Mon témoignage est celui d’une femme transgenre en questionnement, d’une femme qui se demande chaque jour si elle peut être et /ou se dire femme alors qu’elle s’apprête à affronter une institution qui ne souhaite pas de vagues et des jeunes pour qui je suis à la fois un objet de curiosité et un symbole d’espoir. 

Je m’appelle Véli Fénwar, je suis professeure de lettres-anglais dans un lycée professionnel et je suis une femme trans.
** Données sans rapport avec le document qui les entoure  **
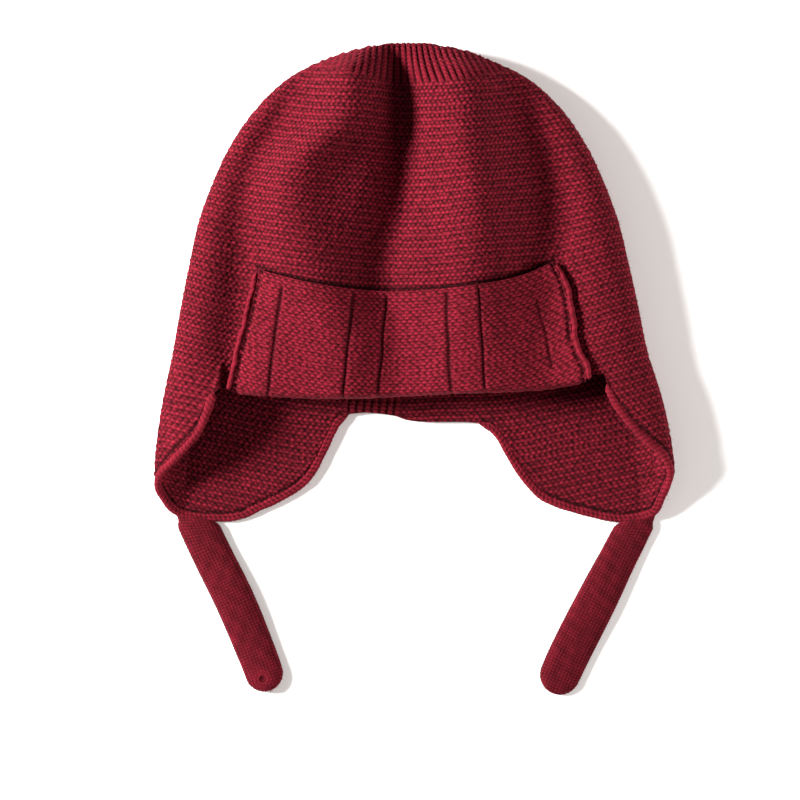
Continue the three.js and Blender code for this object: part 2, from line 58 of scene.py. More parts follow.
# Driving dimensions of the solids, repeated from the part
WALL = 3.0
CROWN_TOP_Y = 151.8
BODY_END_Y = 4.0
RIM_Z = 9.0
TOP_ROUND = 18.0
FRONT_SHOULDER = 24.0
BACK_SHOULDER = 12.0
LEFT_FLAP_SWELL = 1.3
RIGHT_FLAP_SWELL = 1.9
TURN_UP_WALL = 2.6
TURN_UP_CLEAR = 1.1
TURN_UP_LIFT = 0.8
FOLD_DEPTH = 3.5
SEAM_RADIUS = 1.15
SEAM_RAISE = 1.2
EDGING_WIDTH = 3.6
EDGING_THICK = 3.4
TIE_THICK = 5.5
TIE_FLAT = 0.8
BRIM_RIGHT = 88.3
BRIM_LEFT = -90.3
NAPE_FROM = 0.36
NAPE_TO = 0.65
# The edging is sewn over the crown's edge by the rest of its half width; the drawing back starts
# and ends within this share of an edge part
EDGE_TUCK = 0.7
TUCK_RAMP = 0.08

# Knitting: how rows lift towards the sides per mm squared, and where the ribs start
ROW_LIFT = 0.00134
FLAT_HALF_WIDTH = 115
RIBS_FROM_FRONT = 132.5
RIBS_FROM_BACK = 62
RIBS_ARC = 0.0045
RIBS_MIDDLE = 4
NAPE_RIBS_LEFT = -32
NAPE_RIBS_RIGHT = -6
NAPE_RIBS_TOP = -13.8

# Turn-up: gap to its side rolls, share of its height where the fold starts, how far the fold's
# inner edge lies below the brim, and how deep stitches, ladder lines and side seams go
SIDE_GAP = 0.2
FOLD_FROM = 0.955
HOOK_DROP = 5.2
TURN_UP_RELIEF = 0.9
LADDER_CUT = 0.7
SIDE_DIP = 1.1

# Purl stitch, in rows: how far its yarn waves and how wide it is, and how much lower every second
# row lies
PURL_WAVE = 0.16
PURL_WIDTH = 0.66
PURL_DROP = 0.14

# Edgings and side rolls: length of a stitch, how far it slants, how far the edging swells sideways
EDGING_STITCH = 2.2
EDGING_SLANT = 2.6
EDGING_SWELL = 1.12
SEAM_STITCH = 3.4

# Ties: share of the length tucked under the flap, stitch relief, and the drawn-in yarn end with the
# pitch and reach of its rings and the reach of its pit
TIE_ROOT = 0.045
TIE_RELIEF = 0.45
KNOT = (-70.2, -144.2)
KNOT_RING = 1.6
KNOT_REACH = 4.2
PIT_REACH = 1.3

# Loose fibres: shortest and longest, and half their thickness at the root and half way
FIBRE_LENGTH = (0.7, 2.2)
FIBRE_ROOT = 0.05
FIBRE_MIDDLE = 0.04


def table(columns, *rows):
    """A short table as a dictionary of named columns."""
    return dict(zip(columns.split(), np.array(rows, float).T))


def read(rows, key, column, at):
    """A column read at any key: a smooth cubic through its rows, flat past its ends."""
    keys, values = rows[key], rows[column]
    if keys[-1] < keys[0]:
        keys, values = keys[::-1], values[::-1]
    slope = np.diff(values) / np.diff(keys)
    lean = np.concatenate([slope[:1], (slope[1:] + slope[:-1]) / 2, slope[-1:]])
    low = np.clip(np.searchsorted(keys, at) - 1, 0, len(keys) - 2)
    span = keys[low + 1] - keys[low]
    t = np.clip((at - keys[low]) / span, 0, 1)
    blend = t * t * (3 - 2 * t)
    straight = values[low] + (values[low + 1] - values[low]) * blend
    return straight + span * (lean[low] * t * (1 - t) ** 2 - lean[low + 1] * t * t * (1 - t))


def unit(ways):
    """Vectors brought to length 1."""
    return ways / np.linalg.norm(ways, axis=-1, keepdims=True)


def square_to(ways, along):
    """Unit vectors square to along: the ways less their part along it."""
    return unit(ways - along * np.sum(ways * along, axis=1, keepdims=True))


def bell(at, middle, spread):
    """1 at the middle, falling to 1/e at one spread from it."""
    return np.exp(-((at - middle) / spread) ** 2)


def reach_along(points):
    """Length run from the first point of each line of points to each of its points."""
    steps = np.linalg.norm(np.diff(points, axis=0), axis=-1)
    return np.concatenate([np.zeros_like(points[:1, ..., 0]), np.cumsum(steps, axis=0)])


def with_shares(rows):
    """The table with the share of its length in plan that each row has reached."""
    steps = np.hypot(np.diff(rows["x"]), np.diff(rows["y"]))
    reached = np.concatenate([[0], np.cumsum(steps)])
    return {**rows, "share": reached / reached[-1]}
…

Mon intention via cet article est de mettre en lumière mon expérience en tant qu’employée de l’Education Nationale et enseignante en exercice (face aux élèves).

Une institution à la recherche d’un personnel neutre

Au début de ma carrière, j’ai voulu correspondre aux attentes de mon employeur à savoir effacer complétement qui j’étais pour me soumettre au principe de neutralité. J’ai voulu me créer ce personnage qui ne mélange pas tout et qui n’existe pas face aux élèves car sa seule mission est de transmettre un savoir. J’ai eu tort. Les élèves me faisaient comprendre tous les jours qu’ils savaient que j’étais différente et que je jouais à un jeu alors qu’eux, ces jeunes qui fréquentent le lycée professionnel, ne trichent pas. Ils se montrent entièrement, lumière et zones d’ombres, tout est là, tout existe. Un magnifique chaos. 
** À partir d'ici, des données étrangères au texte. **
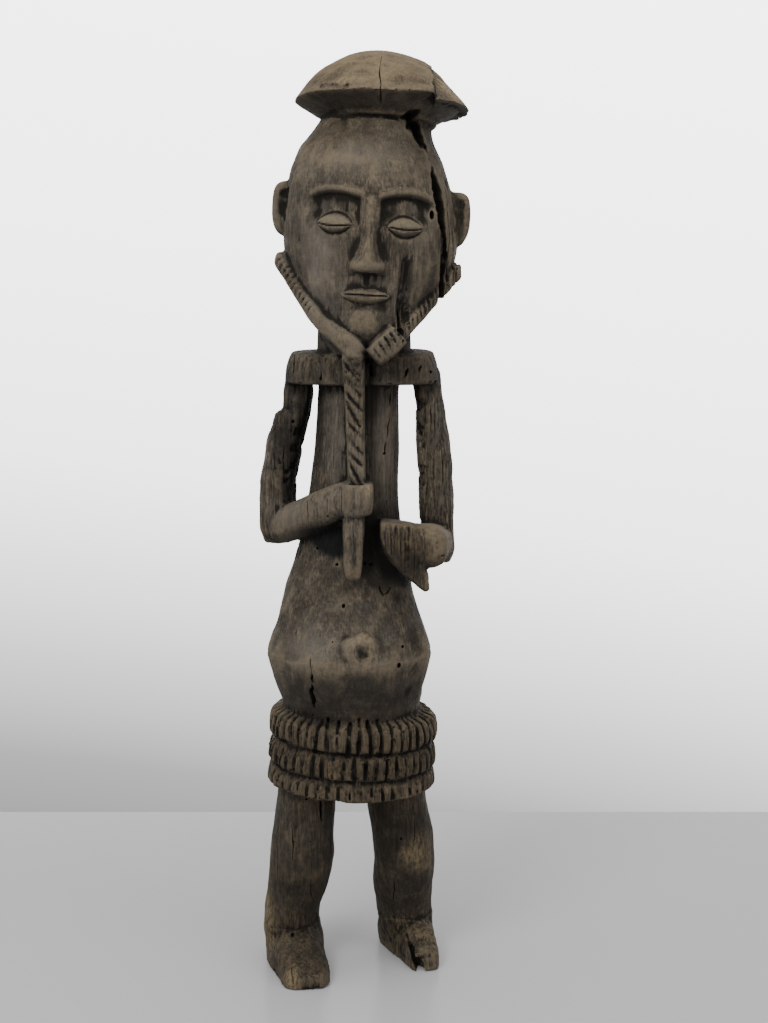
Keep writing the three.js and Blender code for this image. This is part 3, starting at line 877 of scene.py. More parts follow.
def carveForms():
    wood = buildWood()
    print("scene: forms joined,", len(wood.data.vertices), "points")
    splits = [onHead(crack(*split)) for split in headSplits]
    splits += [crack(*split) for split in footSplits]
    cutOut(wood, objectOf("hollows", hollows()), voxels["splits"])
    cutOut(wood, objectOf("splits", gather(*splits)), voxels["splits"])
    cutOut(wood, objectOf("floor", underFloor()))
    for side in (-1, 1):
        flap = objectOf("flap", onHead(earFlap(side)))
        worked(wood, "BOOLEAN", operation="UNION", solver="MANIFOLD", object=flap)
        discard(flap)
    hatching = [
        jawHatched(jawRows(-1)[1:6], 21, 0.0, 0.62, 0.12),
        jawHatched(jawRows(1)[1:6], 22, 0.2, 0.85, -0.5),
        jawHatched(chinRows, 23, 0.0, 1.0, -0.1),
        plaitHatched(),
    ]
    cutOut(wood, joined("hatching", hatching), voxels["hatching"])
    cutOut(wood, beltCuts())
    worked(wood, "REMESH", mode="VOXEL", voxel_size=voxels["carving"] * mm)
    print("scene: carved,", len(wood.data.vertices), "points")
    return wood


# Shallow overlapping gouge cuts, longest along one way; the depth that each takes away.
def scoops(v, n, where, count, long, wide, deep, along, seed):
    chance = np.random.default_rng(seed)
    order = np.argsort(v[:, 2])
    height = v[order, 2]
    inside = np.flatnonzero(where > 0.5)
    depth = np.zeros(len(v))
    for k in chance.choice(inside, min(count, len(inside)), replace=False):
        middle, facing = v[k], n[k]
        size = chance.uniform(0.7, 1.3)
        way = np.array(along, float) + chance.normal(0, 0.22, 3)
        u = way - (way @ facing) * facing
        if np.linalg.norm(u) < 0.2:
            continue
        u /= np.linalg.norm(u)
        w = np.cross(facing, u)
        reach = long * size
        span = np.searchsorted(height, [middle[2] - reach, middle[2] + reach])
        near = order[slice(*span)]
        off = v[near] - middle
        dip = 1 - (off @ u / reach) ** 2 - (off @ w / (wide * size)) ** 2
        dip[(n[near] @ facing < 0.6) | (np.abs(off @ facing) > wide)] = 0
        depth[near] = np.maximum(depth[near], deep * chance.uniform(0.6, 1.15) * dip)
    return depth * where


# Grooves along the upright grain: mostly flat, with narrow furrows between the fibres.
def furrows(v, across, along, seed):
    warp = np.stack([lumps(v, (14, 14, 60), seed + k) for k in (50, 51)] + [np.zeros(len(v))], -1)
    near = np.abs(lumps(v + warp * across * 0.9, (across, across, along), seed))
    return 1 - ease(near, 0.0, 0.34)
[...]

Logiquement, au bout de quelques années, j’ai touché le fond. J’ai eu 30 ans et j’ai réalisé que je devais m’autoriser à être moi. J’ai réalisé que je serai plus efficace, plus utile à ces adolescents en étant authentique et en montrant, moi aussi, mes fêlures. Alors à la rentrée de septembre, j’ai d’abord commencé par adopter un style androgyne, à laisser dire lorsque les nouveaux entrants m’appelaient « Madame », à faire avec les sous-entendus, les remarques, les regards interrogateurs des collègues. De fil en aiguille, j’ai osé la jupe et depuis peu la robe. A chaque nouvelle étape j’étais terrifiée, j’avais tellement peur de revivre des humiliations, de déplaire, de défrayer la chronique dans un bahut où il ne se passe pas grand-chose. Pour le coup, c’est ce qu’il s’est passé : pas grand-chose. Un jour, la boule au ventre, j’ai mis une robe et je suis allée faire mon métier.
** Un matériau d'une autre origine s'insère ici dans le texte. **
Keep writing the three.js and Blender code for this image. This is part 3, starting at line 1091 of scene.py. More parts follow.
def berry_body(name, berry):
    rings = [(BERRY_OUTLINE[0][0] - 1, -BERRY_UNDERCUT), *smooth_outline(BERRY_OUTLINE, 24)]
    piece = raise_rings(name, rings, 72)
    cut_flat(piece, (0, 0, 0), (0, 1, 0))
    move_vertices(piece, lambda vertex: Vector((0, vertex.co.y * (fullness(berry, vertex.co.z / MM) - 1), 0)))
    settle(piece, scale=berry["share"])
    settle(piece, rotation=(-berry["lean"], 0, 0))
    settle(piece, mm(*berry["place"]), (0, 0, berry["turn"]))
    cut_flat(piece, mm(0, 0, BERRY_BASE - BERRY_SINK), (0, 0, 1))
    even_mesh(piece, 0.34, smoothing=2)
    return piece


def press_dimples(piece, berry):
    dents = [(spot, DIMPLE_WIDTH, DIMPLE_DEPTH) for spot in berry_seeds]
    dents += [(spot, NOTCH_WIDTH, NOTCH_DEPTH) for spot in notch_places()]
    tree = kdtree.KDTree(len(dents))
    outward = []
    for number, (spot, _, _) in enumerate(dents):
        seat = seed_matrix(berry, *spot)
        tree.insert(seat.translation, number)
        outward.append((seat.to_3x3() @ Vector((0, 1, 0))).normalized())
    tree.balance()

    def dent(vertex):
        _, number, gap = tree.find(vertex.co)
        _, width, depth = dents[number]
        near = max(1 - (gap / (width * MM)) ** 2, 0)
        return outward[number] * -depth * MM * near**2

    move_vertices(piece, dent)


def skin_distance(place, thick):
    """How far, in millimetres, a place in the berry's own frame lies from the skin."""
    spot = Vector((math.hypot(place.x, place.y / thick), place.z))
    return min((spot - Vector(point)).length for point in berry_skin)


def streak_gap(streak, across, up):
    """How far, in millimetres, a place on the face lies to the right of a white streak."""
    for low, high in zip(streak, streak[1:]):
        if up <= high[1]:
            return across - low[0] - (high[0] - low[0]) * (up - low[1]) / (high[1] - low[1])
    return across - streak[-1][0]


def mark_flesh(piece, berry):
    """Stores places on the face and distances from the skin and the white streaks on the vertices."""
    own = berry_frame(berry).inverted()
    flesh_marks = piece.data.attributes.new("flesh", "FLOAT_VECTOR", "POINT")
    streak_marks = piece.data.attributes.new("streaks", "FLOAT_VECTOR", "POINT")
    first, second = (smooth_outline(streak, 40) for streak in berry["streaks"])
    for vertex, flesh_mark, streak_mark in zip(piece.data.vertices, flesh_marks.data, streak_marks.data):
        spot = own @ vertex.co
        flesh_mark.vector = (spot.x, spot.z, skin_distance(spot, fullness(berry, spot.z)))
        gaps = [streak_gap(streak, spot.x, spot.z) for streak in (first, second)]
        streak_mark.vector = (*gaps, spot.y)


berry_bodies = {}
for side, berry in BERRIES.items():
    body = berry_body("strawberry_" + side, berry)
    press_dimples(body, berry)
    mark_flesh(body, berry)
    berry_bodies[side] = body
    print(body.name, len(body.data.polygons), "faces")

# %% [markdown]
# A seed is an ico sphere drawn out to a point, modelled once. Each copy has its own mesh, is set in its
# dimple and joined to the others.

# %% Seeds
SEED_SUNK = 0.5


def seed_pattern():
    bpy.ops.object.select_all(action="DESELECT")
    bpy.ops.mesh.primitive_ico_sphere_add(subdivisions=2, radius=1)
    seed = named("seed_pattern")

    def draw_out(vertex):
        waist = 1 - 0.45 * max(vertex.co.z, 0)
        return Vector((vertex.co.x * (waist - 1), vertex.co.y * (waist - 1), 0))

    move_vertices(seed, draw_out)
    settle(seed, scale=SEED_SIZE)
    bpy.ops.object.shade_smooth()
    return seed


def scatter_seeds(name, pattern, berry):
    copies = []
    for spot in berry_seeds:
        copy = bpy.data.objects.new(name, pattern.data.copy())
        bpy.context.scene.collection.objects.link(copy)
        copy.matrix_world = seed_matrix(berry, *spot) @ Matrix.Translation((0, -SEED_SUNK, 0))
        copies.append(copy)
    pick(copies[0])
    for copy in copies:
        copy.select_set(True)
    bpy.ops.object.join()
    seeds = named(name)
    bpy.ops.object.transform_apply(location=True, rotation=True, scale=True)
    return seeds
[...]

Avec un peu de recul, je sais que si j’ai osé franchir le pas, c’est d’abord parce que l’environnement professionnel dans lequel j’évolue est plutôt serein. Je m’y sens relativement bien et en sécurité. Pourtant, jusqu’à maintenant, je n’ai rien fait (pas encore ?). Je m’explique : je n’ai pas discuté avec ma hiérarchie, ni avec les parents d’élèves, ni même avec tous les collègues et encore moins les élèves alors qu’ils me connaissaient sous un jour différent.  Je ne sais pas non plus si ça aurait été une bonne chose de devoir faire tout ça avant de m’autoriser à adopter une autre expression de genre. J’ai fait ce que j’ai cru juste d’abord pour moi. 

Je ne suis plus neutre et j’en suis fière. Cette authenticité retrouvée fait de moi une meilleure enseignante, un meilleur modèle pour ces jeunes en quête de sens. 

Face aux élèves, face aux collègues 

Il y a deux types d’élèves : celles et ceux qui sont en admiration et celles et ceux qui sont méfiant.es. De mon côté, dans un premier temps, j’ai évité les questions et/ou réactions puisque je n’étais pas à l’aise, je ne me pensais pas prête, pas assez outillée. Je voulais avoir les mots justes alors qu’il n’y en a pas. Maintenant ça m’arrive de répondre à des questions intrusives et d’autres fois j’exige qu’on passe à autre chose. Parfois, j’ai envie d’hurler « c’est Madame ! » et d’autre fois je veux me faire toute petite ; dans ces moments-là, je rêve de me défaire du genre.

Ma philosophie est la suivante : mes élèves ont le droit de réagir, de questionner, de me bousculer (jusqu’à un certain point). Ce sont des jeunes en construction que je dois accompagner afin d’en faire des adultes ouverts et « éclairés » (c’est l’une de nos missions en tant qu’enseignant). En revanche, si un jour je devais face à des insultes, à de la transphobie, je sais aussi que mon rôle sera de réagir et de ne rien laisser passer. En tous les cas, je reste l’adulte, la référence et je souhaite aussi transmettre des valeurs qui me sont chères. 

Les collègues ont droit à des questions sur mon identité de genre, je pense qu’ils ne me disent pas tout. Je sais aussi que mon corps est observé, scruté, des élèves disent que j’ai des seins, d’autres disent que je suis bonne. C’est ça aussi être une femme : faire face au sexisme.